Tamar Jacoby and Brent Staples
Dear Tamar,
Isn't that just the way. Just as the DJ puts on the hottest tunes, the party is over. Let me depart with some personal history that readers who wish to can find in my memoir Parallel Time: Growing Up in Black and White. I was recruited to college off of a street corner in a dying factory town where black boys were traditionally channeled into dead-end vocational jobs. I remember being startled when a college professor visiting our town told me after an hour's conversation, mainly on the street, that I was college material and would do rather well there--something that guidance counselors and teachers at my high school had never said, despite my appetite for Shakespeare. I went to Widener University, south of Philadelphia, where I found myself in the company of a great many prep-school boys who had blond hair, orthodonture--and every other conceivable advantage, including prepping for the SATs that had probably boosted their scores by 100 points or more. I was middling performer in high school and middling performer on the SATs but in fact graduated 26th or so out of 400 or so from Widener--well ahead of all those characters with the orthodonture and prep-school educations. I was quicker (dare I say "more intelligent?") and a far better writer. Which amazed the faculty to no end, since the school had been relatively Negro-free for the previous century. I gave the honors commencement speech a few years ago and what an interesting evening that was.

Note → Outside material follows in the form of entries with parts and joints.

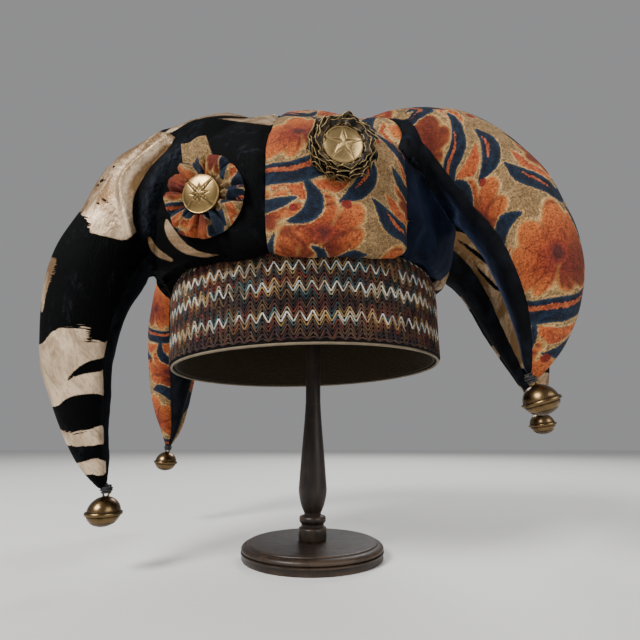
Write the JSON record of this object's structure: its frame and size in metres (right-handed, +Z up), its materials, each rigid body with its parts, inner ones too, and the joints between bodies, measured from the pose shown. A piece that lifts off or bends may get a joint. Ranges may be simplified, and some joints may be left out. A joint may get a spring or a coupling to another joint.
{
  "type": "jester hat on a display stand",
  "caption": "Jester hat of velvet and tapestry with drooping belled horns, a zigzag knit headband, rosettes and brass buttons, on a turned wooden stand.",
  "frame": {"origin": "centre of the stand's foot, on the floor under the stem's axis", "axes": "+Z up along the stem, -Y towards the front of the hat, +X to the viewer's right"},
  "size_m": [0.3694, 0.2468, 0.3165],
  "materials": {
    "zebra_velvet": "crushed velvet, cream brush marks on black, silvery sheen",
    "floral_tapestry": "woven tapestry, sand ground with orange and navy plant forms",
    "navy_velvet": "dark navy velvet",
    "black_velvet": "black velvet",
    "zigzag_knit": "multicoloured zigzag knit on near-black brown",
    "lining_cloth": "dark ribbed cotton",
    "piping_cloth": "light tan piping",
    "bronze_ribbon": "dark bronze ribbon with gold edge threads",
    "antique_brass": "antique brass, darkened in the low places",
    "dark_wood": "dark stained wood, satin varnish worn brown on the edges"
  },
  "bodies": {
    "root": {"horn_front_left": "zebra_velvet", "horn_front_left_under": "black_velvet", "crown_front": "floral_tapestry", "crown_right": "navy_velvet", "horn_front_right": "floral_tapestry", "horn_back_right": "zebra_velvet", "horn_back_right_under": "black_velvet", "crown_back": "navy_velvet", "horn_back_left": "floral_tapestry", "horn_back_left_under": "black_velvet", "headband": "zigzag_knit", "band_lining": "lining_cloth", "rim_piping": "piping_cloth", "rosette_tapestry": "floral_tapestry", "rosette_ribbon": "bronze_ribbon", "button_left": "antique_brass", "button_right": "antique_brass", "bell_front_left": "antique_brass", "bell_front_right": "antique_brass", "bell_back_left": "antique_brass", "bell_back_right": "antique_brass", "stand_base": "dark_wood", "stand_stem": "dark_wood", "stand_cap": "dark_wood"}
  },
  "joints": []
}
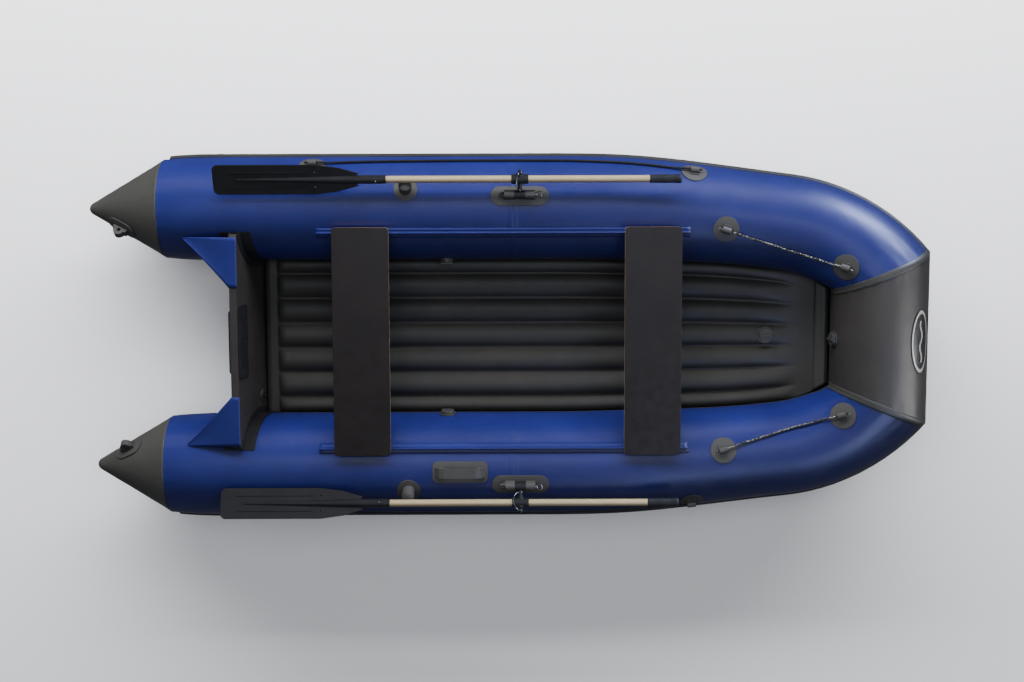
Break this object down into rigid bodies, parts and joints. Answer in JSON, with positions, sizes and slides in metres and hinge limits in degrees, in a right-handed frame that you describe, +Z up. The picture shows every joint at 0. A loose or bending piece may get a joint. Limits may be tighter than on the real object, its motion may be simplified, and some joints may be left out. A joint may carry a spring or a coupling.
{
  "type": "inflatable motor boat",
  "caption": "Blunt-bowed inflatable motor boat with side tubes, air floor, raked transom, sliding bench seats and oars stowed along the tubes.",
  "frame": {"origin": "on the ground under the middle of the boat", "axes": "+X towards the bow, +Y to port, +Z up"},
  "size_m": [3.3999, 1.498, 0.5185],
  "materials": {
    "blue_fabric": "semi-gloss coated PVC fabric",
    "grey_fabric": "semi-matt coated PVC fabric",
    "floor_fabric": "matt anti-slip coated fabric",
    "grey_rubber": "moulded rubber",
    "seam_tape": "smooth PVC tape",
    "painted_plywood": "dark painted marine plywood",
    "seat_plywood": "dark phenolic-faced plywood, pale edge",
    "black_plastic": "moulded nylon",
    "grey_plastic": "moulded nylon",
    "black_rubber": "ribbed grip rubber",
    "anodised_tube": "champagne anodised",
    "stainless": "stainless steel",
    "grey_rope": "braided polyester",
    "black_rope": "braided polyester",
    "badge": "printed vinyl, plain"
  },
  "bodies": {
    "hull": {"port_tube_aft": "blue_fabric", "starboard_tube_aft": "blue_fabric", "port_tube_forward": "blue_fabric", "starboard_tube_forward": "blue_fabric", "bow_tube": "grey_fabric", "port_stern_cone": "grey_fabric", "starboard_stern_cone": "grey_fabric", "tube_baffles": "grey_fabric", "rub_strake": "grey_rubber", "bow_seam_tapes": "seam_tape", "cockpit_seam_tape": "seam_tape", "floor_top_skin": "floor_fabric", "floor_webs": "grey_fabric", "hull_bottom_skin": "grey_fabric", "keel_strip": "grey_rubber", "transom_board": "painted_plywood", "transom_holders": "grey_rubber", "transom_gussets": "blue_fabric", "outer_motor_pad": "black_plastic", "inner_motor_pad": "black_plastic", "motor_pad_screws": "stainless", "drain_valve_body": "grey_plastic", "port_seat_rail": "blue_fabric", "starboard_seat_rail": "blue_fabric", "port_oarlock_base": "grey_rubber", "starboard_oarlock_base": "grey_rubber", "oarlock_axles": "stainless", "oar_clips": "grey_rubber", "carry_handle": "grey_rubber", "rope_eyes": "grey_rubber", "bow_ropes": "grey_rope", "flank_ropes": "black_rope", "stern_tow_eyes": "grey_rubber", "valve_bodies": "grey_plastic", "bow_badge": "badge"},
    "rear_seat": {"rear_seat_board": "seat_plywood", "rear_seat_sliders": "black_plastic"},
    "front_seat": {"front_seat_board": "seat_plywood", "front_seat_sliders": "black_plastic"},
    "port_swivel": {"port_oarlock_swivel": "black_plastic"},
    "starboard_swivel": {"starboard_oarlock_swivel": "black_plastic"},
    "port_bail": {"port_oar_bail": "stainless"},
    "starboard_bail": {"starboard_oar_bail": "stainless"},
    "port_oar": {"port_oar_blade": "black_plastic", "port_oar_shaft_lower": "anodised_tube", "port_oar_shaft_upper": "anodised_tube", "port_oar_collar": "black_plastic", "port_oar_grip": "black_rubber"},
    "starboard_oar": {"starboard_oar_blade": "black_plastic", "starboard_oar_shaft_lower": "anodised_tube", "starboard_oar_shaft_upper": "anodised_tube", "starboard_oar_collar": "black_plastic", "starboard_oar_grip": "black_rubber"},
    "port_button": {"port_oar_button": "stainless"},
    "starboard_button": {"starboard_oar_button": "stainless"},
    "drain_plug": {"drain_plug": "black_plastic"},
    "port_valve_cap": {"port_valve_cap": "grey_plastic"},
    "starboard_valve_cap": {"starboard_valve_cap": "grey_plastic"},
    "bow_valve_cap": {"bow_valve_cap": "grey_plastic"},
    "floor_valve_cap": {"floor_valve_cap": "grey_plastic"}
  },
  "joints": [
    {"name": "rear_seat_slide", "type": "slide", "parent": "hull", "child": "rear_seat", "axis": [1, 0, 0], "range_m": [-0.03, 0.42]},
    {"name": "front_seat_slide", "type": "slide", "parent": "hull", "child": "front_seat", "axis": [1, 0, 0], "range_m": [-0.42, 0.02]},
    {"name": "port_oarlock_swivel", "type": "hinge", "parent": "hull", "child": "port_swivel", "pos_m": [0.05, 0.58288, 0.43414], "axis": [1, 0, 0], "range_deg": [0, 64]},
    {"name": "starboard_oarlock_swivel", "type": "hinge", "parent": "hull", "child": "starboard_swivel", "pos_m": [0.05, -0.58288, 0.43414], "axis": [-1, 0, 0], "range_deg": [0, 64]},
    {"name": "port_oar_turn", "type": "hinge", "parent": "port_swivel", "child": "port_oar", "pos_m": [0.05, 0.64288, 0.46014], "axis": [0, 0.9176, 0.3976], "range_deg": [0, 2]},
    {"name": "starboard_oar_turn", "type": "hinge", "parent": "starboard_swivel", "child": "starboard_oar", "pos_m": [0.05, -0.64288, 0.46014], "axis": [0, -0.9176, 0.3976], "range_deg": [-2, 0]},
    {"name": "port_bail_swing", "type": "hinge", "parent": "port_swivel", "child": "port_bail", "pos_m": [0.05, 0.64288, 0.46014], "axis": [0, 0.9176, 0.3976], "range_deg": [-36, 45]},
    {"name": "starboard_bail_swing", "type": "hinge", "parent": "starboard_swivel", "child": "starboard_bail", "pos_m": [0.05, -0.64288, 0.46014], "axis": [0, -0.9176, 0.3976], "range_deg": [-75, 8]},
    {"name": "port_button_press", "type": "slide", "parent": "port_oar", "child": "port_button", "axis": [0, 0.3976, -0.9176], "range_m": [0, 0.004], "stiffness_N_per_m": 1200, "springref_m": -0.002},
    {"name": "starboard_button_press", "type": "slide", "parent": "starboard_oar", "child": "starboard_button", "axis": [0, -0.3976, -0.9176], "range_m": [0, 0.004], "stiffness_N_per_m": 1200, "springref_m": -0.002},
    {"name": "drain_plug_pull", "type": "slide", "parent": "hull", "child": "drain_plug", "axis": [0.9799, 0, 0.1994], "range_m": [0, 0.03]},
    {"name": "port_valve_cap_twist", "type": "hinge", "parent": "hull", "child": "port_valve_cap", "pos_m": [-0.247, 0.31815, 0.23195], "axis": [0, -0.9945, 0.1045], "range_deg": [0, 90]},
    {"name": "starboard_valve_cap_twist", "type": "hinge", "parent": "hull", "child": "starboard_valve_cap", "pos_m": [-0.247, -0.31815, 0.23195], "axis": [0, 0.9945, 0.1045], "range_deg": [0, 90]},
    {"name": "bow_valve_cap_twist", "type": "hinge", "parent": "hull", "child": "bow_valve_cap", "pos_m": [1.31089, 0, 0.35999], "axis": [-0.9848, 0, 0.1736], "range_deg": [0, 90]},
    {"name": "floor_valve_cap_twist", "type": "hinge", "parent": "hull", "child": "floor_valve_cap", "pos_m": [1.06287, 0, 0.19851], "axis": [0.0444, 0, 0.999], "range_deg": [0, 90]}
  ]
}
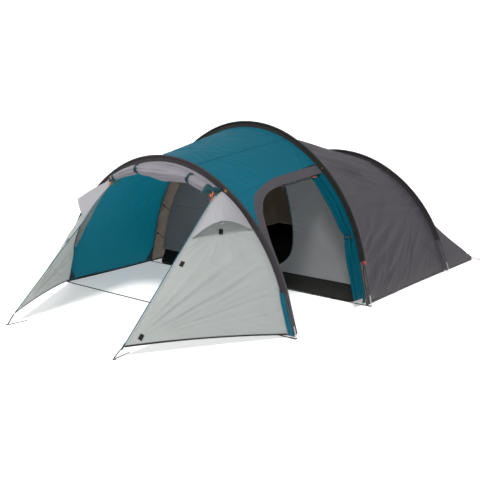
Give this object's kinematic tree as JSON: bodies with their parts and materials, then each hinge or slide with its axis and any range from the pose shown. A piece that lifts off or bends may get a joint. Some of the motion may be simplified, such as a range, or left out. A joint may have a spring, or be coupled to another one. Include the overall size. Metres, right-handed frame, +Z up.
{
  "type": "tunnel tent",
  "caption": "Tunnel tent on curved poles with a winged front porch, rolled front and side doors, and a separate bedroom with a bathtub floor.",
  "frame": {"origin": "on the ground at the centre of the footprint, pegs included", "axes": "+Z up, front doorway faces -Y, side doorway on +X, bedroom towards +Y"},
  "size_m": [2.7122, 4.5521, 1.4993],
  "materials": {
    "pole_fibreglass": "pultruded fibreglass",
    "steel_zinc": "zinc plated",
    "elastic_black": "braided elastic",
    "sleeve_dark": "woven polyester",
    "brass": "plain",
    "webbing_black": "woven webbing",
    "plastic_black": "moulded",
    "fabric_teal": "coated polyester",
    "fabric_rim_grey": "coated polyester, gathered",
    "fabric_dark_grey": "coated polyester",
    "fabric_light_grey": "coated polyester",
    "mesh_black": "fine mesh",
    "velcro_black": "hook and loop",
    "zinc_slider": "painted zinc",
    "puller_orange": "braided cord",
    "zip_dark": "coil zip tape",
    "tie_teal": "flat tape",
    "inner_grey": "breathable polyester",
    "groundsheet": "coated polyethylene"
  },
  "bodies": {
    "tent": {"base_strap_buckles": "plastic_black", "bathtub_floor": "groundsheet", "corner_peg_loops": "webbing_black", "front_base_strap": "webbing_black", "front_door_ties": "tie_teal", "front_foot_pins": "steel_zinc", "front_leg_gussets": "fabric_teal", "front_pole_sections": "pole_fibreglass", "front_pole_sleeve": "sleeve_dark", "front_wing_left": "fabric_light_grey", "front_wing_right": "fabric_light_grey", "front_zip_left": "zip_dark", "front_zip_right": "zip_dark", "guy_eyelets": "brass", "inner_canopy": "inner_grey", "inner_door_roll": "inner_grey", "inner_door_zip": "zip_dark", "inner_front_wall": "inner_grey", "inner_hangers": "elastic_black", "middle_base_strap": "webbing_black", "middle_foot_pins": "steel_zinc", "middle_pole_sections": "pole_fibreglass", "middle_pole_sleeve": "sleeve_dark", "pole_ferrules": "steel_zinc", "pole_shock_cords": "elastic_black", "rear_end_panel": "fabric_dark_grey", "rear_fly": "fabric_dark_grey", "rear_foot_pins": "steel_zinc", "rear_pole_sections": "pole_fibreglass", "rear_pole_sleeve": "sleeve_dark", "rolled_front_door": "fabric_light_grey", "rolled_side_door": "fabric_teal", "side_door_rim": "fabric_rim_grey", "side_door_tie": "tie_teal", "side_door_zip": "zip_dark", "toggle_studs": "elastic_black", "vent_hood_left": "fabric_light_grey", "vent_hood_right": "fabric_light_grey", "vent_mesh_left": "mesh_black", "vent_mesh_right": "mesh_black", "vestibule_fly": "fabric_teal", "wing_hem_bindings": "webbing_black", "wing_velcro_tabs": "velcro_black"},
    "front_door_toggle_left": {"front_door_toggle_left": "plastic_black"},
    "front_door_toggle_right": {"front_door_toggle_right": "plastic_black"},
    "front_zip_puller_left": {"front_zip_puller_left": "puller_orange"},
    "front_zip_puller_right": {"front_zip_puller_right": "puller_orange"},
    "front_zip_slider_left": {"front_zip_slider_left": "zinc_slider"},
    "front_zip_slider_right": {"front_zip_slider_right": "zinc_slider"},
    "inner_zip_puller": {"inner_zip_puller": "puller_orange"},
    "inner_zip_slider": {"inner_zip_slider": "zinc_slider"},
    "peg_front_left": {"peg_front_left": "steel_zinc"},
    "peg_front_right": {"peg_front_right": "steel_zinc"},
    "peg_rear_left": {"peg_rear_left": "steel_zinc"},
    "peg_rear_right": {"peg_rear_right": "steel_zinc"},
    "side_door_toggle": {"side_door_toggle": "plastic_black"},
    "side_door_zip_puller": {"side_door_zip_puller": "puller_orange"},
    "side_door_zip_slider": {"side_door_zip_slider": "zinc_slider"},
    "vent_prop_left": {"vent_prop_left": "plastic_black"},
    "vent_prop_right": {"vent_prop_right": "plastic_black"}
  },
  "joints": [
    {"name": "vent_prop_fold_right", "type": "hinge", "parent": "tent", "child": "vent_prop_right", "pos_m": [0.74196, -1.27621, 0.82165], "axis": [0.6686, 0.7359, 0.1064], "range_deg": [0, 48]},
    {"name": "front_zip_slide_right", "type": "slide", "parent": "tent", "child": "front_zip_slider_right", "axis": [0.0338, -0.7377, -0.6743], "range_m": [0, 1.33]},
    {"name": "front_zip_pull_right", "type": "hinge", "parent": "front_zip_slider_right", "child": "front_zip_puller_right", "pos_m": [0.57513, -1.17755, 1.00158], "axis": [0.6698, 0.5175, -0.5325], "range_deg": [-110, 0]},
    {"name": "vent_prop_fold_left", "type": "hinge", "parent": "tent", "child": "vent_prop_left", "pos_m": [-0.74196, -1.27621, 0.82165], "axis": [-0.6686, 0.7359, 0.1064], "range_deg": [-48, 0]},
    {"name": "front_zip_slide_left", "type": "slide", "parent": "tent", "child": "front_zip_slider_left", "axis": [-0.0338, -0.7377, -0.6743], "range_m": [0, 1.33]},
    {"name": "front_zip_pull_left", "type": "hinge", "parent": "front_zip_slider_left", "child": "front_zip_puller_left", "pos_m": [-0.57513, -1.17755, 1.00158], "axis": [0.6698, -0.5175, 0.5325], "range_deg": [-110, 0]},
    {"name": "side_door_zip_slide", "type": "slide", "parent": "tent", "child": "side_door_zip_slider", "axis": [-0.1088, -0.9888, -0.1023], "range_m": [0, 0.42]},
    {"name": "side_door_zip_pull", "type": "hinge", "parent": "side_door_zip_slider", "child": "side_door_zip_puller", "pos_m": [0.80484, -0.10276, 1.07037], "axis": [0.7376, -0.0113, -0.6752], "range_deg": [-110, 0]},
    {"name": "inner_door_zip_slide", "type": "slide", "parent": "tent", "child": "inner_zip_slider", "axis": [1, 0, 0], "range_m": [0, 0.32]},
    {"name": "inner_door_zip_pull", "type": "hinge", "parent": "inner_zip_slider", "child": "inner_zip_puller", "pos_m": [-0.168, 0.0163, 0.17], "axis": [0, 0, 1], "range_deg": [-110, 0]},
    {"name": "front_door_toggle_turn_left", "type": "hinge", "parent": "tent", "child": "front_door_toggle_left", "pos_m": [-0.24, -1.2268, 1.14765], "axis": [0, 1, 0], "range_deg": [-90, 90]},
    {"name": "front_door_toggle_turn_right", "type": "hinge", "parent": "tent", "child": "front_door_toggle_right", "pos_m": [0.335, -1.2298, 1.11964], "axis": [0, 1, 0], "range_deg": [-90, 90]},
    {"name": "side_door_toggle_turn", "type": "hinge", "parent": "tent", "child": "side_door_toggle", "pos_m": [1.13599, -0.05766, 0.58589], "axis": [0.9435, 0, 0.3313], "range_deg": [-90, 90]},
    {"name": "peg_swivel_front_right", "type": "hinge", "parent": "tent", "child": "peg_front_right", "pos_m": [0.6, -2.2652, 0.0025], "axis": [0, 0, 1], "range_deg": [-15, 15]},
    {"name": "peg_swivel_front_left", "type": "hinge", "parent": "tent", "child": "peg_front_left", "pos_m": [-0.6, -2.2652, 0.0025], "axis": [0, 0, 1], "range_deg": [-15, 15]},
    {"name": "peg_swivel_rear_right", "type": "hinge", "parent": "tent", "child": "peg_rear_right", "pos_m": [1.344, 2.2568, 0.0025], "axis": [0, 0, 1], "range_deg": [-15, 15]},
    {"name": "peg_swivel_rear_left", "type": "hinge", "parent": "tent", "child": "peg_rear_left", "pos_m": [-1.344, 2.2568, 0.0025], "axis": [0, 0, 1], "range_deg": [-15, 15]}
  ]
}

In this vein, I would also point you to Claude Steele's most illuminating essay in the Atlantic just recently about the role of racial stereotyping--by white professors of black students--in suppressing academic performance among even superlative black performers. Mr. Steele is rather a genius, I think, along the lines of early geniuses such as the Harvard psychologist Gordon Allport, who seemed to see it all. Remember Allport's game? He'd begin a lecture showing two photographs: one of a white man holding a knife; the other of a black man empty-handed. At the end of the lecture, he'd ask the students "who had the knife?" Inevitably, student memory--which is to say, culturally engrained bigotry--had caused the knife to migrate to the Negro's hand. As a former college teacher (in statistics), I have always been interested in the nexus between the quantitative and the qualitative--and especially in the role of preconception in human performance.
The moral of this complicated picture is that SATs are not the be-all and end-all. They tell you some things, but not all things. In an adjacent vein, these stories about genetically enhanced smartness in mice are hilariously superficial. We do not yet know what intelligence even is. When we find out, its visual representation will be something like a very complex, perhaps even three-dimensional molecule, with elements all over the place.
On affirmative action. Am I ambivalent? No. It's the only thing that kept us from collapsing into racial factionalism and civil war. I really think that. But I am most determined to speak loudly on equal access to education.
On politics, I disagree with your assessment of my view. Tactical strategies do not preclude core values. But as you have said yourself, very few politicians have anything that even approaches the latter. I am sure that our paths will cross again, perhaps at luncheon, perhaps in Grand Central, where we can catch a glimpse of the famous Ms. Lilly Bart. But, uh oh, there goes the buzzer. Game over, see ya later.